Description: To replace the old hypostatizing Cartesian notion of the soul while avoiding the inadequate metaphor of computer software, we can turn to the very different vocabulary of physiology, especially processes involving patterns through time, homeostasis, and interacting and balancing forces. This approach can accommodate our intuitions about human subjectivity while remaining grounded in empirical science, and can also allow room for carefully limited, reasonable inferences about the experiences of less complex vertebrates.

Rethinking The Role of Philosophy (Forthcoming)

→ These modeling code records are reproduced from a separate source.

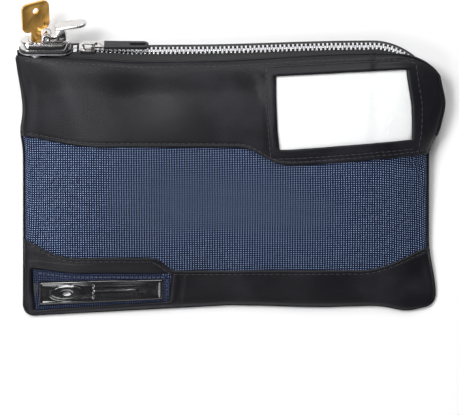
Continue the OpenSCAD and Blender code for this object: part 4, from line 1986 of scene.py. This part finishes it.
@dataclass
class Studio:
    """Pale floor, soft lights and the camera over the bag."""

    view_width: float = 0.2907
    aim_y: float = -0.0155
    focus_z: float = 0.006
    lens: float = 220.0
    sensor: float = 36.0
    clip: tuple = (0.05, 20)
    floor_size: float = 3
    paper: float = 0.93
    sky_strength: float = 0.9
    sky_bands: tuple = (
        (0.0, 1.0), (0.18, 0.9), (0.26, 0.03), (0.58, 0.03), (0.66, 0.5), (0.76, 0.08), (1.0, 0.12),
    )

    def camera(self) -> None:
        """Puts the camera straight over the bag, with a long lens."""
        data = bpy.data.cameras.new("camera")
        data.lens = self.lens
        data.sensor_width = self.sensor
        data.clip_start, data.clip_end = self.clip
        away = self.view_width * self.lens / self.sensor
        camera = placed("camera", data)
        camera.location = (0, self.aim_y, self.focus_z + away)
        bpy.context.scene.camera = camera

    def light(self, name: str, place: tuple, aim: tuple, size: float, power: float) -> None:
        """Adds one square area light aimed at a point.

        Args:
            name: its name.
            place: where it stands.
            aim: the point that it faces.
            size: its side.
            power: its power in watts.
        """
        data = bpy.data.lights.new(name, "AREA")
        data.size = size
        data.energy = power
        lamp = placed(name, data)
        lamp.location = place
        lamp.rotation_euler = (Vector(aim) - Vector(place)).to_track_quat("-Z", "Y").to_euler()

    def build(self) -> None:
        """Makes the floor, the world and the lights."""
        bm = bmesh.new()
        bmesh.ops.create_grid(bm, x_segments=1, y_segments=1, size=self.floor_size)
        floor = placed("floor", as_mesh("floor", bm))
        paint = Shade("floor").surface(Base_Color=(self.paper, self.paper, self.paper), Roughness=0.9)
        floor.data.materials.append(paint)
        bpy.context.scene.view_settings.view_transform = "Standard"
        bpy.context.scene.world = self.sky()
        self.light("key_light", (-0.60, 0.40, 1.05), (-0.03, 0.02, 0), 0.55, 11.5)
        self.light("fill_light", (-0.75, -0.95, 1.05), (0, 0, 0), 0.9, 9.5)
        self.light("top_light", (0.3, 1.9, 1.5), (0, 0, 0), 1.4, 32)

    def sky(self) -> bpy.types.World:
        """A world of grey bands by height, so that metal has something to mirror.

        Returns:
            The world.
        """
        world = bpy.data.worlds.new("studio")
        world.use_nodes = True
        nodes = Nodes(world.node_tree)
        upward = nodes.axes(nodes.node("ShaderNodeTexCoord", {}, {}, "Generated"))[2]
        stops = [(place, (level, level, level * 1.03)) for place, level in self.sky_bands]
        bands = nodes.node("ShaderNodeValToRGB", {"stops": stops}, {0: upward})
        background = world.node_tree.nodes["Background"]
        nodes.feed(background.inputs["Color"], bands)
        nodes.feed(background.inputs["Strength"], self.sky_strength)
        return world


def main() -> None:
    """Builds the whole bag and its studio."""
    logging.basicConfig(level=logging.INFO, format="%(message)s")
    studio = Studio()
    studio.camera()
    form = BagForm()
    form.settle()
    for assembly in (BagBody(form), LabelWindow(form), Badge(form), Zip(form), SliderAndPull(), Lock()):
        assembly.build()
    studio.build()


if __name__ == "__main__":
    main()
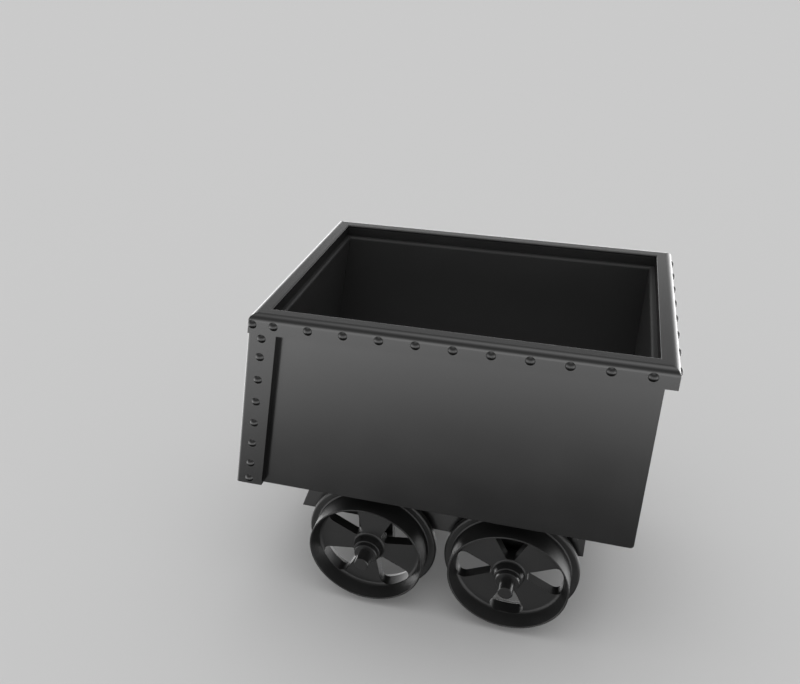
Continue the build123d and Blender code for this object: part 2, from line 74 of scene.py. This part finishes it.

Description: Academic western philosophy is in danger of becoming irrelevant as more and more topics split off from the old "natural philosophy" to be addressed by specialized new disciplines. Philosophy has been defined variously as a set of texts, a set of questions, or a set of skills, but many of the canon's texts are increasingly of historical interest only, and many of the questions have been exported to other disciplines. Nonetheless, philosophy remains vitally important, not only to philosophers and students of philosophy, but to many other disciplines in the sciences as well as humanities, fine arts, and law. Familiarity with intellectual history allows theorists to identify tacit inherited assumptions in their fields, and familiarity with traditional answers to philosophical questions permits researchers to avoid repeating errors of the past, as well as providing valuable conceptual vocabularies. The skills of rigorous conceptual analysis are needed in any field in which abstract theory drives the questions. The "philosopause" of many mid-career research scientists can sometimes lead to unwarranted metaphysical speculation, but actually points to a legitimate interdisciplinary need, as well as the dual-discipline possibilities permitted by our increasing longevity. I suggest that academic philosophy develop new roles for double-degrees and for collaboration with people who are already experts in other fields, to fill out intellectual history background, to hone conceptual analysis and theory-building skills further, and to promote creativity. All participating academics, including the philosophers, would benefit immensely.